• _AIM_: Select and copy out every line in the records containing "axes".

• _EXERCISE INPUTS_:
....

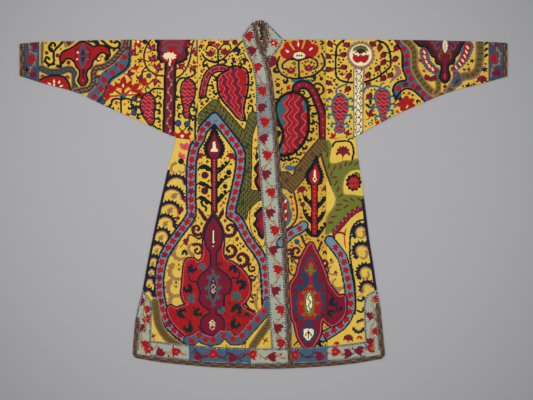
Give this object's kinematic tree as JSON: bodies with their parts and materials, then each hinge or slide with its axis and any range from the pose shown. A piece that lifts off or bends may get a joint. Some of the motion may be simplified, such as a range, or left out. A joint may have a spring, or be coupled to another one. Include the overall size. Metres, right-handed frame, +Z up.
{
  "type": "uzbek chapan robe",
  "caption": "Long Central Asian open-front robe in embroidered yellow cloth with pale borders and woven braid edges, laid flat with its left front over its right.",
  "frame": {"origin": "middle of the underside of the laid-out robe, on the surface it lies on", "axes": "+X along the sleeves, to the right of the robe as it is looked down on; +Y from hem to collar; +Z up, out of the surface it lies on"},
  "size_m": [1.755, 1.2537, 0.0073],
  "materials": {
    "embroidered_cloth": "close silk cross-stitch on cotton, soft sheen",
    "border_pale": "close silk cross-stitch on cotton, soft sheen",
    "border_blue": "close silk cross-stitch on cotton, soft sheen",
    "woven_braid": "ribbed woven braid, matt"
  },
  "bodies": {
    "root": {"back_panel": "embroidered_cloth", "gore_back_left": "embroidered_cloth", "gore_back_right": "embroidered_cloth", "front_panel_left": "embroidered_cloth", "front_panel_right": "embroidered_cloth", "gore_front_left": "embroidered_cloth", "gore_front_right": "embroidered_cloth", "sleeve_left": "embroidered_cloth", "sleeve_right": "embroidered_cloth", "cuff_band_left": "border_blue", "cuff_band_right": "border_blue", "cuff_trim_left": "woven_braid", "cuff_trim_right": "woven_braid", "band_left": "border_pale", "band_right": "border_pale", "band_neck_back": "border_pale", "trim_left": "woven_braid", "trim_right": "woven_braid", "hem_band_left": "border_pale", "hem_band_right": "border_pale", "hem_band_back": "border_pale", "hem_trim_left": "woven_braid", "hem_trim_right": "woven_braid", "hem_trim_back": "woven_braid", "vent_band_left": "border_pale", "vent_band_right": "border_pale", "vent_trim_left": "woven_braid", "vent_trim_right": "woven_braid"}
  },
  "joints": []
}
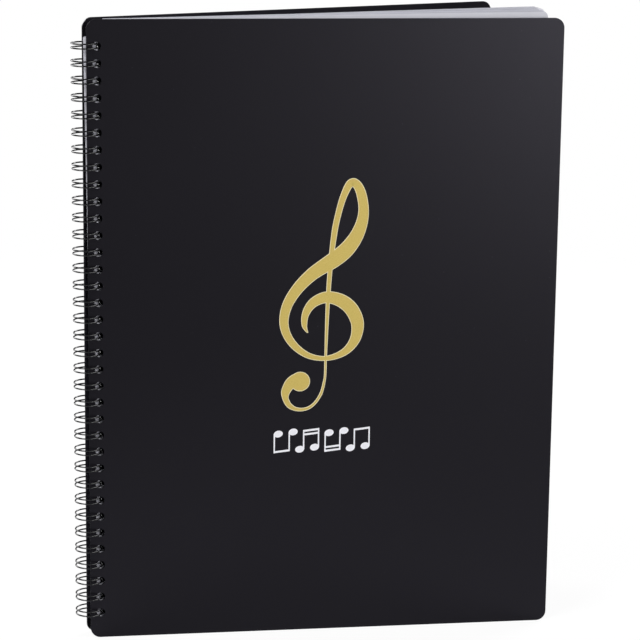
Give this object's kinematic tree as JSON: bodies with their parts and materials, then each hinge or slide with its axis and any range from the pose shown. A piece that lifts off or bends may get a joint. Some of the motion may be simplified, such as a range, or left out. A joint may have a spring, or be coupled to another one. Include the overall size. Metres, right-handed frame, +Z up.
{
  "type": "music folder",
  "caption": "Wire-bound music folder standing slightly open, with black plastic covers, frosted pocket leaves and a treble clef print.",
  "frame": {"origin": "middle of the footprint on the surface the folder stands on", "axes": "+Z up along the spine, -Y out of the front cover, -X towards the wire binding"},
  "size_m": [0.2442, 0.0964, 0.314],
  "materials": {
    "cover_plastic": "black polypropylene sheet with a fine satin grain",
    "pocket_film": "frosted clear film over pale sheets",
    "coated_wire": "black nylon-coated steel wire, glossy",
    "gold_print": "gold print, satin",
    "white_print": "white print"
  },
  "bodies": {
    "binding": {"binding_wire": "coated_wire", "pocket_leaves": "pocket_film"},
    "front": {"front_cover": "cover_plastic", "clef_print": "gold_print", "note_pair_1_print": "white_print", "note_pair_2_print": "white_print", "note_pair_3_print": "white_print", "note_pair_4_print": "white_print"},
    "back": {"back_cover": "cover_plastic"}
  },
  "joints": [
    {"name": "front_cover_hinge", "type": "hinge", "parent": "binding", "child": "front", "pos_m": [-0.11513, -0.04099, 0], "axis": [0, 0, -1], "range_deg": [0, 110]},
    {"name": "back_cover_hinge", "type": "hinge", "parent": "binding", "child": "back", "pos_m": [-0.11513, -0.04099, 0], "axis": [0, 0, 1], "range_deg": [-11, 48]}
  ]
}
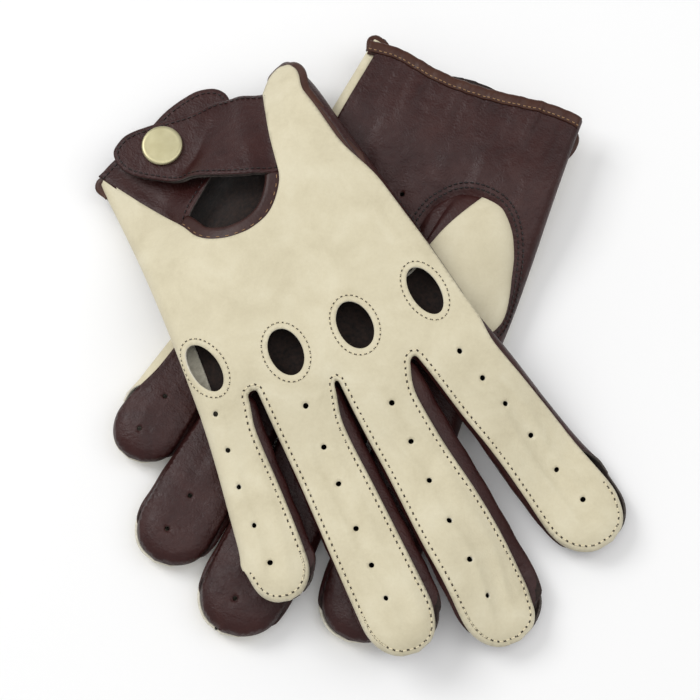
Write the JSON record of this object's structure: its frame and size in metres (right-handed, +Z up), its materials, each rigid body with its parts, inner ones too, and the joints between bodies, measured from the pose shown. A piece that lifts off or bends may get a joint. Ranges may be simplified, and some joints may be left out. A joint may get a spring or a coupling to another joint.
{
  "type": "leather driving gloves",
  "caption": "Unlined two-tone leather driving gloves, one lying palm up and the other back up across it, with knuckle holes, vents and a snap wrist strap.",
  "frame": {"origin": "middle of the footprint on the table, z = 0 at the lowest point", "axes": "+Z up from the table, -Y toward the fingertips, +X to the right when looking along +Y"},
  "size_m": [0.194, 0.237, 0.0369],
  "materials": {
    "cream_hide": "smooth undyed-looking cream glove leather, matt to satin",
    "brown_hide": "dark brown glove leather, satin with soft mottled shine",
    "binding_hide": "thin brown leather strip, satin",
    "aged_brass": "pale antique brass, satin"
  },
  "bodies": {
    "left_glove": {"left_back_panel": "cream_hide", "left_palm_panel": "brown_hide", "left_fork_index_middle": "brown_hide", "left_fork_middle_ring": "brown_hide", "left_fork_ring_little": "brown_hide", "left_thumb_back": "cream_hide", "left_thumb_front": "brown_hide", "left_wrist_binding": "binding_hide", "left_keyhole_binding": "binding_hide", "left_stud_tab": "brown_hide", "left_snap_post": "aged_brass", "left_snap_stud": "aged_brass"},
    "left_strap_flap": {"left_strap": "brown_hide", "left_strap_lining": "binding_hide", "left_snap_socket": "aged_brass", "left_snap_cap": "aged_brass"},
    "right_glove": {"right_back_panel": "cream_hide", "right_palm_panel": "brown_hide", "right_fork_index_middle": "brown_hide", "right_fork_middle_ring": "brown_hide", "right_fork_ring_little": "brown_hide", "right_thumb_back": "cream_hide", "right_thumb_front": "brown_hide", "right_wrist_binding": "binding_hide", "right_keyhole_binding": "binding_hide", "right_stud_tab": "brown_hide", "right_snap_post": "aged_brass", "right_snap_stud": "aged_brass"},
    "right_strap_flap": {"right_strap": "brown_hide", "right_strap_lining": "binding_hide", "right_snap_socket": "aged_brass", "right_snap_cap": "aged_brass"}
  },
  "joints": [
    {"name": "right_glove_lift", "type": "slide", "parent": "left_glove", "child": "right_glove", "axis": [0, 0, 1], "range_m": [0, 0.06]},
    {"name": "right_strap_open", "type": "hinge", "parent": "right_glove", "child": "right_strap_flap", "pos_m": [-0.03411, 0.08114, 0.02825], "axis": [-0.2191, 0.9097, -0.3529], "range_deg": [0, 125]},
    {"name": "left_strap_open", "type": "hinge", "parent": "left_glove", "child": "left_strap_flap", "pos_m": [0.05964, 0.07523, 0.00852], "axis": [-0.7226, -0.6905, -0.0331], "range_deg": [0, 125]}
  ]
}
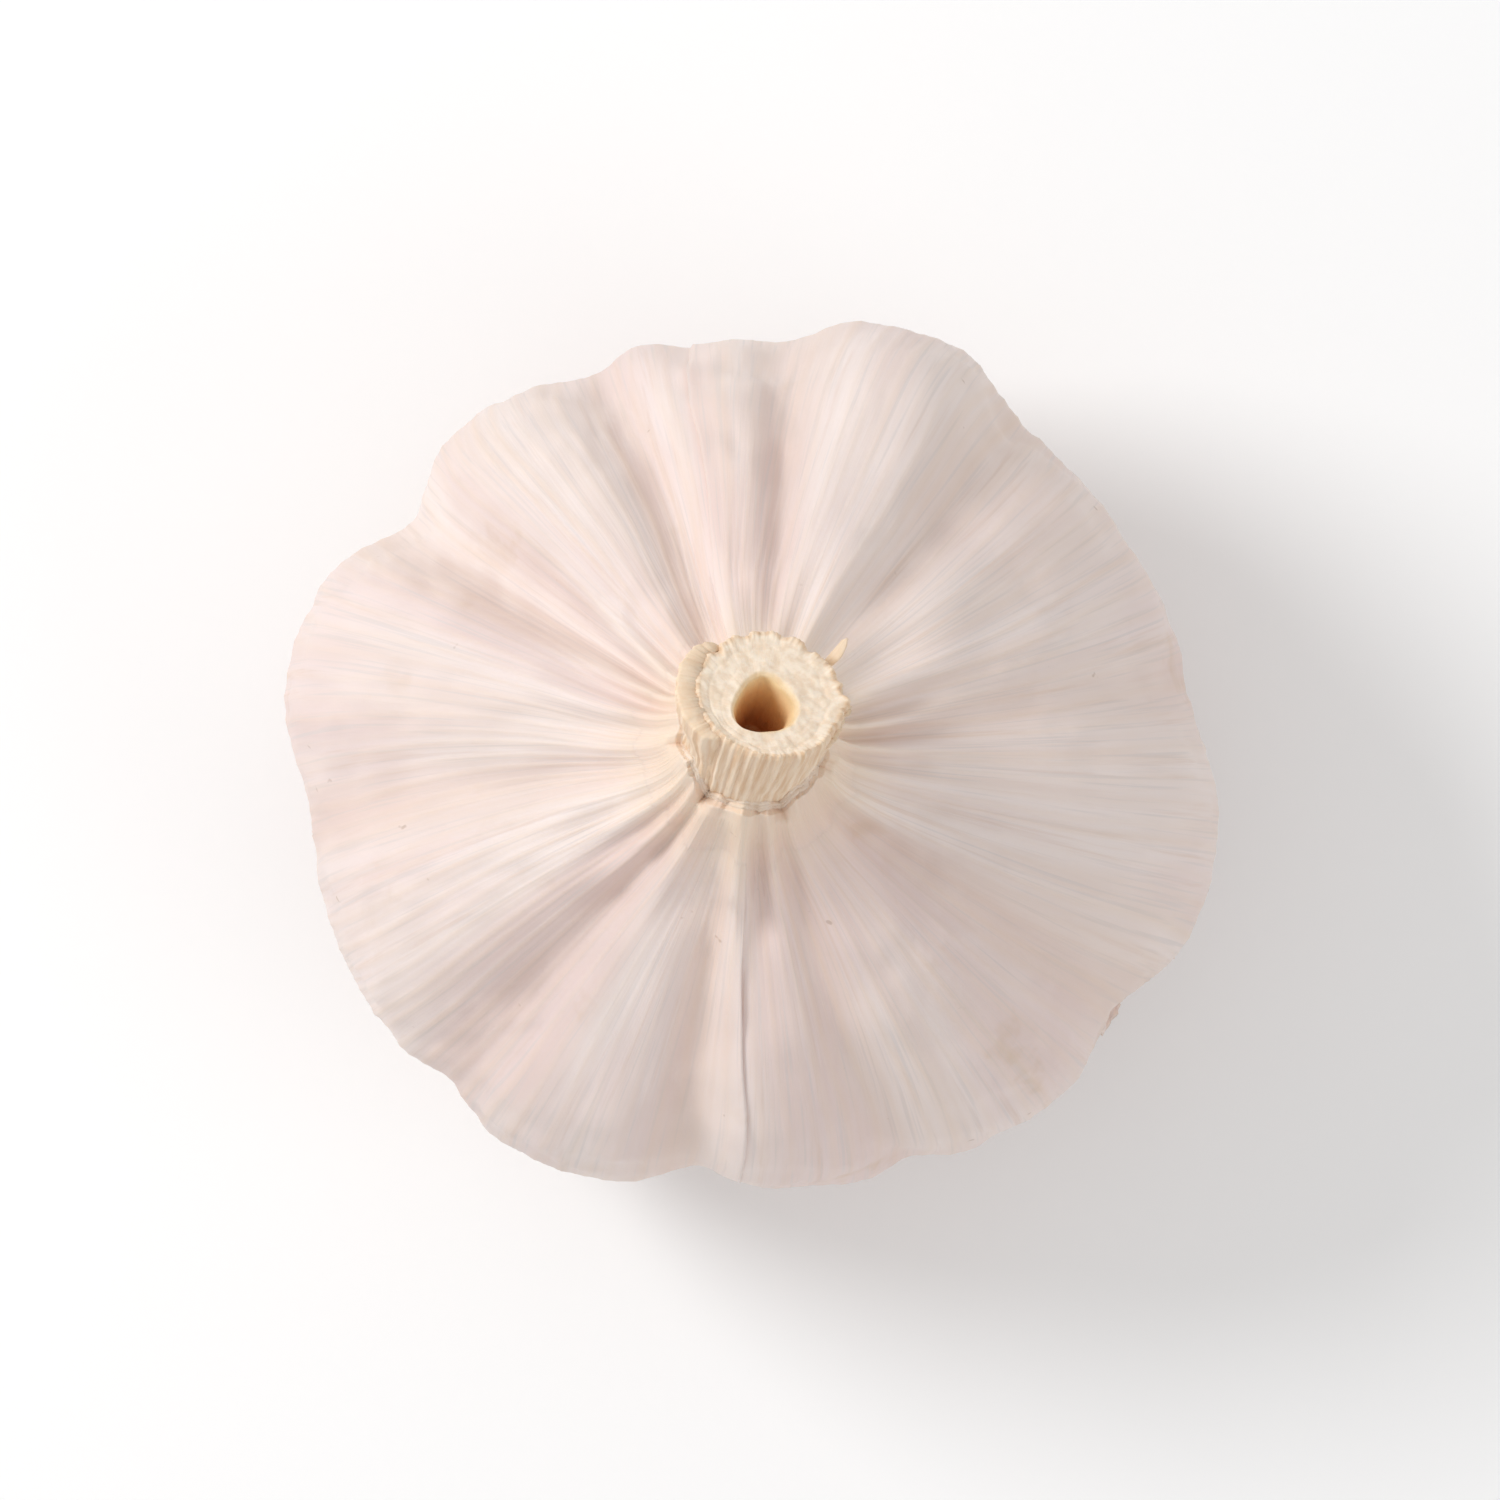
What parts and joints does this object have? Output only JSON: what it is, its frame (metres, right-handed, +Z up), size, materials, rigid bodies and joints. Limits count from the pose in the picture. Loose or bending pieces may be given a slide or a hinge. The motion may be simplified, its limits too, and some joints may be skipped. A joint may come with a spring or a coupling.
{
  "type": "garlic bulb",
  "caption": "Whole garlic bulb in papery skins over lobed cloves, standing on its root plate, with a pleated neck, a short leaning cut stem and trimmed roots.",
  "frame": {"origin": "centre of the flat spot under the root plate, on the surface that the bulb stands on", "axes": "+Z up along the bulb from the roots to the stem; +Y the side that the cut stem leans to, which is up in the picture; +X right in the picture"},
  "size_m": [0.0596, 0.0555, 0.0659],
  "materials": {
    "skin": "dry papery skin, off-white with faint lilac and tan streaks",
    "stem": "dry fibrous stalk, cream",
    "roots": "dry wiry roots, golden brown"
  },
  "bodies": {
    "root": {"bulb": "skin", "stem": "stem", "root_plate": "roots"}
  },
  "joints": []
}
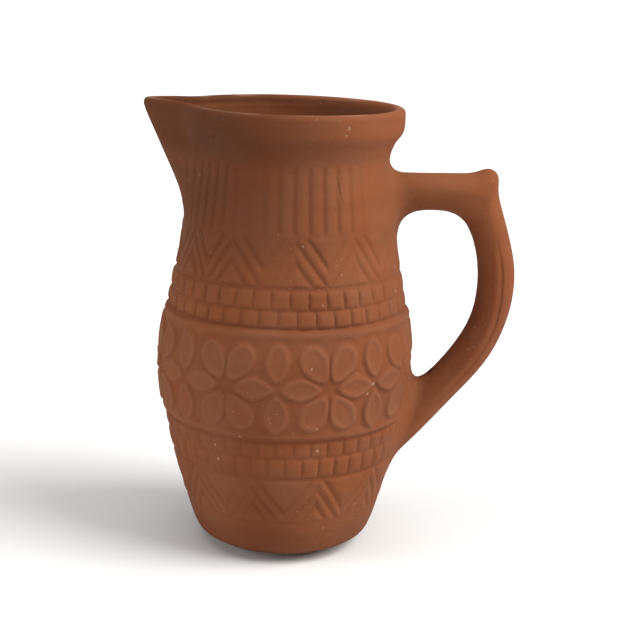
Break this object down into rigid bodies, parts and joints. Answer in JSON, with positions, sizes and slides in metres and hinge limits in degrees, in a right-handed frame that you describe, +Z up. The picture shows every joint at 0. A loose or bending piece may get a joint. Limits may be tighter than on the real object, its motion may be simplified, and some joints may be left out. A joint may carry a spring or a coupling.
{
  "type": "pitcher",
  "caption": "Terracotta pitcher with a moulded relief body, pinched spout, collared rim and a single loop handle with a thumb rest.",
  "frame": {"origin": "middle of the flat underside, on the axis of the body", "axes": "+Z up along the body axis; the handle stands out along +X and the spout along -X; +Y completes the frame"},
  "size_m": [0.1924, 0.1324, 0.2322],
  "materials": {
    "body_clay": "matte, unglazed",
    "handle_clay": "matte, unglazed",
    "slip": "matte, unglazed"
  },
  "bodies": {
    "root": {"body": "body_clay", "handle": "handle_clay", "upper_slip": "slip", "lower_slip": "slip"}
  },
  "joints": []
}
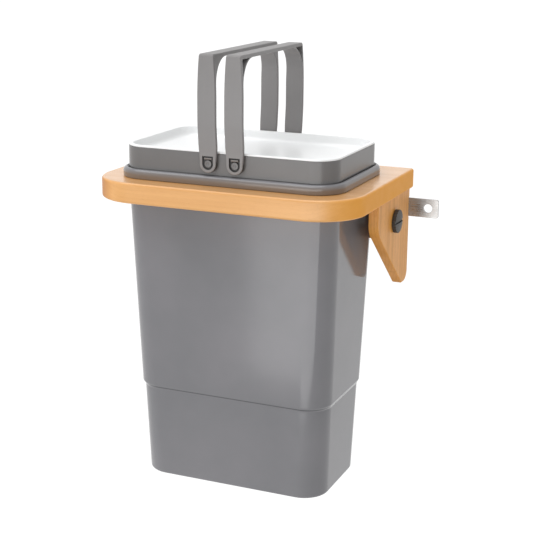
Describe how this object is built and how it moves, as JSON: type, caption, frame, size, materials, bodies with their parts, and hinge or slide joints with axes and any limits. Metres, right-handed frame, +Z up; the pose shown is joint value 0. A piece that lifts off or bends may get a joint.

....

• _OUTPUT FOR THIS EXERCISE_:
  "frame": {"origin": "middle of the underside of the laid-out robe, on the surface it lies on", "axes": "+X along the sleeves, to the right of the robe as it is looked down on; +Y from hem to collar; +Z up, out of the surface it lies on"},
  "frame": {"origin": "middle of the footprint on the surface the folder stands on", "axes": "+Z up along the spine, -Y out of the front cover, -X towards the wire binding"},
  "frame": {"origin": "middle of the footprint on the table, z = 0 at the lowest point", "axes": "+Z up from the table, -Y toward the fingertips, +X to the right when looking along +Y"},
  "frame": {"origin": "centre of the flat spot under the root plate, on the surface that the bulb stands on", "axes": "+Z up along the bulb from the roots to the stem; +Y the side that the cut stem leans to, which is up in the picture; +X right in the picture"},
  "frame": {"origin": "middle of the flat underside, on the axis of the body", "axes": "+Z up along the body axis; the handle stands out along +X and the spout along -X; +Y completes the frame"},
Describe how this object is built and how it moves, as JSON: type, caption, frame, size, materials, bodies with their parts, and hinge or slide joints with axes and any limits. Metres, right-handed frame, +Z up; the pose shown is joint value 0. A piece that lifts off or bends may get a joint.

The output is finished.